Daily Reading 1
Big O, pain, and mutability.
In the context of the reading “Pain and Suffering,” describe the main challenges faced by beginners when learning Python and suggest at least two strategies for overcoming these obstacles.
Be ready to improvise, research, and adapt. You are entering into a programming language that is, most likely, entirely alien to you, and you will need to learn fast. But remember that you have the sum of all human insight at your fingertips. Search on the internet for anything an everything that confuses you through the process. As a beginner, there’s thousands upon thousands of others right there with you, who previously had to solve any and every problem you can imagine.
Forgive yourself. The rapid and extensive pace of the class means you are going to make mistakes, you are going to be overwhelmed by the monumental tasks in front of you, but freezing in fear achieves nothing. Chip away at it. Hold back the fear, and make progress.
After reading “Beginners Guide to Big O,” explain the concept of time complexity and space complexity.
The time complexity of a function refers to how long an operation takes based on the number of inputs a function has, not in terms of processing time, but how the number of total steps of logic changes. High time complexity would be a function that must perform a rapidly increasing number of steps based on the input, while a function with no time complexity would take the same amount of processing steps no matter how many inputs are received.
Space complexity is fundamentally similar to time complexity, but is instead a measurement of how the memory used by the computer varies based on the number of inputs of a function. A function with high space complexity rapidly balloons in required memory as the number of inputs increases, where a function with no space complexity will never change in the amount of memory required, no matter the number of inputs.
Based on the “Names and Values in Python” reading, explain the difference between mutable and immutable data types in Python.
A mutable data type is a datatype that can be modified in place. An example would be creating a list, and then changing the third value present in the list, without deleting the entire list and creating a new one. Because you are able to change the values present inside a list, lists are a mutable data type.
An immutable data type is a datatype where the values contained can not be modified in any way after creation. Python’s tuples are an example of an immutable data type, as attempting to change the second value in an existing tuple to a new one will result in an error.
Python is notable for having mutable aliasing, where any changes to a value held as a variable will spread those changes to any other variables that reference the same thing. If X refers to 1, and Y refers to X, then assigning a new value to X will also make Y refer to the new value as well.
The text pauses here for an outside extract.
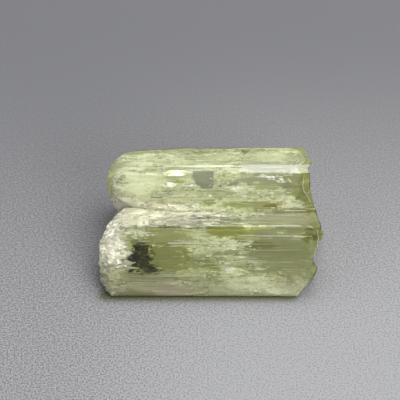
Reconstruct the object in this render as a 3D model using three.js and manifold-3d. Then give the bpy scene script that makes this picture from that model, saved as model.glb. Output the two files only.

This can lead to confusion however, as this behavior does NOT apply to data types that are immutable, such as strings. Behind the scenes, if you were to have X combine two strings together, X would actually cease referring to the original string, and instead refer to a newly created string that consists of the combined string you requested. However, this means that if Y was defined and referred to X prior to this change occurring, Y will still refer to X’s original value, the pre-combined string.